CESA committed to partnering with Government for infrastructure service delivery

Consulting Engineers South Africa (CESA) supports the clarion call to address institutional and regulatory barriers to business investment and growth, announced Finance Minister Pravin Gordhan during the Budget Speech.

"It means we must give greater impetus to sectors and industries where we have competitive advantages. And it means being bold where there is need for structural change, innovation and doing things differently. We need agility and urgency in implementation," stated Gordhan.

CESA has, for some time now, been aware that there are inefficiencies in the way public-sector infrastructure projects are implemented. These shortfalls include lack of planning, inappropriate procurement approaches, lack of project management capacity & capability and lack of other desired technical skills in the public sector.

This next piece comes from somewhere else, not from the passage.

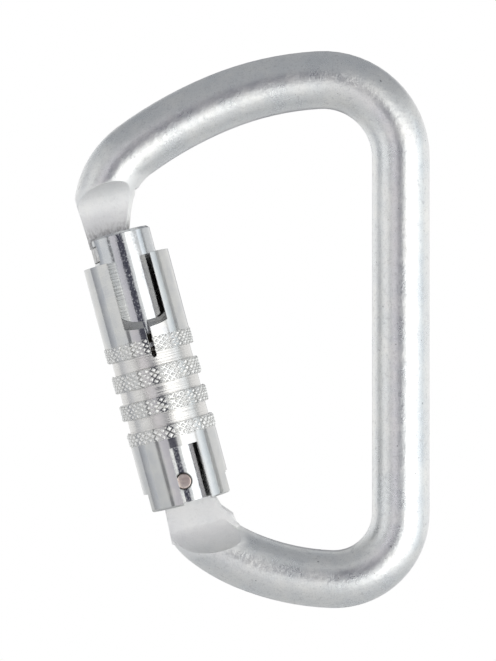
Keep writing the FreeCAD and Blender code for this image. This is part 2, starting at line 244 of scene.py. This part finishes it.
def pale_floor():
    material = bpy.data.materials.new("pale_floor")
    material.use_nodes = True
    tree = material.node_tree
    shader = tree.nodes["Principled BSDF"]
    shader.inputs["Base Color"].default_value = (0.85, 0.85, 0.85, 1)
    shader.inputs["Roughness"].default_value = 0.9
    shader.inputs["Emission Color"].default_value = (1, 1, 1, 1)
    outwards = tree.nodes.new("ShaderNodeVectorMath")
    outwards.operation = "LENGTH"
    rise = tree.nodes.new("ShaderNodeMapRange")
    rise.inputs["From Min"].default_value = GLOW_STARTS
    rise.inputs["From Max"].default_value = FLOOR_RADIUS * 0.9
    rise.inputs["To Max"].default_value = RIM_GLOW
    tree.links.new(tree.nodes.new("ShaderNodeTexCoord").outputs["Object"], outwards.inputs[0])
    tree.links.new(outwards.outputs["Value"], rise.inputs["Value"])
    tree.links.new(rise.outputs["Result"], shader.inputs["Emission Strength"])
    return material


bpy.ops.mesh.primitive_circle_add(vertices=96, radius=FLOOR_RADIUS, fill_type="NGON",
                                  location=(middle.x, 0, cad_low.z - FLOOR_DROP))
floor = bpy.context.active_object
floor.name = "floor"
floor.data.materials.append(pale_floor())
print("floor", round(FLOOR_DROP / MM), "mm below the object")

# %% [markdown]
# ## Helpers for materials
# A metal is built from a few noises: large ones stain its colour, middle ones change how sharp its
# reflections are, and fine ones roughen its surface. These helpers keep each material short. Every
# pattern is laid out in the object's own metres, so it stays in place as the gate moves.

# %% A metal, a place and a noise


def new_metal(name, roughness):
    """A metal material and its node tree."""
    material = bpy.data.materials.new(name)
    material.use_nodes = True
    shader = material.node_tree.nodes["Principled BSDF"]
    shader.inputs["Metallic"].default_value = 1.0
    shader.inputs["Roughness"].default_value = roughness
    return material, material.node_tree, shader


def show(material):
    """Print a finished material's name and its number of nodes, and hand it back."""
    print(material.name, "nodes:", len(material.node_tree.nodes))
    return material


def place(tree, scale=(1, 1, 1), along_gate=False):
    """Where a point is, in the object's metres or in the gate's own axes, stretched by scale."""
    here = tree.nodes.new("ShaderNodeTexCoord").outputs["Object"]
    if along_gate:
        turn = tree.nodes.new("ShaderNodeMapping")
        turn.vector_type = "TEXTURE"
        turn.inputs["Location"].default_value = PIN
        turn.inputs["Rotation"].default_value = (0, -GATE_LEAN, 0)
        tree.links.new(here, turn.inputs["Vector"])
        here = turn.outputs["Vector"]
    stretch = tree.nodes.new("ShaderNodeMapping")
    stretch.inputs["Scale"].default_value = scale
    tree.links.new(here, stretch.inputs["Vector"])
    return stretch.outputs["Vector"]


def noise(tree, where, size, detail=3.0, roughness=0.55):
    """A cloudy noise whose blotches are about size metres across."""
    texture = tree.nodes.new("ShaderNodeTexNoise")
    texture.inputs["Scale"].default_value = 1 / size
    texture.inputs["Detail"].default_value = detail
    texture.inputs["Roughness"].default_value = roughness
    tree.links.new(where, texture.inputs["Vector"])
    return texture.outputs["Fac"]


# %% [markdown]
# A noise lies between nought and one. Spreading part of it over new values turns it into a mask, a
# roughness or the amount of a second colour. Two masks are multiplied to keep only where both are on.

# %% Masks and colours


def spread(tree, value, start, end, low=0.0, high=1.0):
    """The value between start and end, spread from low to high."""
    ramp = tree.nodes.new("ShaderNodeMapRange")
    ramp.inputs["From Min"].default_value = start
    ramp.inputs["From Max"].default_value = end
    ramp.inputs["To Min"].default_value = low
    ramp.inputs["To Max"].default_value = high
    tree.links.new(value, ramp.inputs["Value"])
    return ramp.outputs["Result"]


def mixed(tree, amount, first, second):
    """A colour between two others. Each is three numbers or another node's output."""
    mix = tree.nodes.new("ShaderNodeMix")
    mix.data_type = "RGBA"
    tree.links.new(amount, mix.inputs["Factor"])
    for socket, colour in (("A", first), ("B", second)):
        inputs = [i for i in mix.inputs if i.name == socket and i.type == "RGBA"]
        if isinstance(colour, tuple):
            inputs[0].default_value = (*colour, 1)
        else:
            tree.links.new(colour, inputs[0])
    return next(o for o in mix.outputs if o.type == "RGBA")


def both(tree, first, second):
    """Two masks multiplied: on where both are on."""
    product = tree.nodes.new("ShaderNodeMath")
    product.operation = "MULTIPLY"
    tree.links.new(first, product.inputs[0])
    tree.links.new(second, product.inputs[1])
    return product.outputs["Value"]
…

In addition these inefficiencies rob South Africa of multiple billions of Rands annually, which could be effectively used to fund the much-needed increase in infrastructure investment

Gordhan explained that international experience has demonstrated that growth is ignited by strong and stable political and economic institutions, sound infrastructure that reduces the cost of doing business and facilitates trade, competition between firms and openness to trade and an environment where firms invest and undertake research and development.

CESA welcomes the need for multi-year appropriations for major capital projects of which reform is under consideration for the following projects:

  • Energy investment amounts to R70 billion this year and will be over R180 billion over the next three years, as construction of the Medupi, Kusile and Ingula power plants is completed.
  • Transport and logistics infrastructure accounts for nearly R292 billion over the next three years. Transnet is acquiring 232 diesel locomotives for its general freight business and 100 locomotives or its coal lines. There is R3.7 billion to upgrade the Moloto Road, R30 billion for provincial roads maintenance, R18 billion for bus rapid transit projects in cities and refurbishment of over 1700 Metrorail and Shosholoza Meyl coaches.
  • R62 billion is allocated for the housing subsidy programmes and R34 billion for bulk infrastructure and residential services in metropolitan municipalities.
  • R28 billion will be spent over the MTEF on improving health facilities and R54 billion on education infrastructure.
  • The next phase of the Oliphant’s River water scheme is in progress, completion of the supply to Lukhanji Municipality in the Eastern Cape, completion of the Wolmaranstad wastewater treatment works and construction of the Polihali Dam as part of the Lesotho Highlands project.

These are some components of the R870 billion public sector infrastructure programme over the next three years.

CESA with the backing of its member firms recommits itself to partner with Government and other key role players in finding lasting and practical solutions, especially in relation to infrastructure development.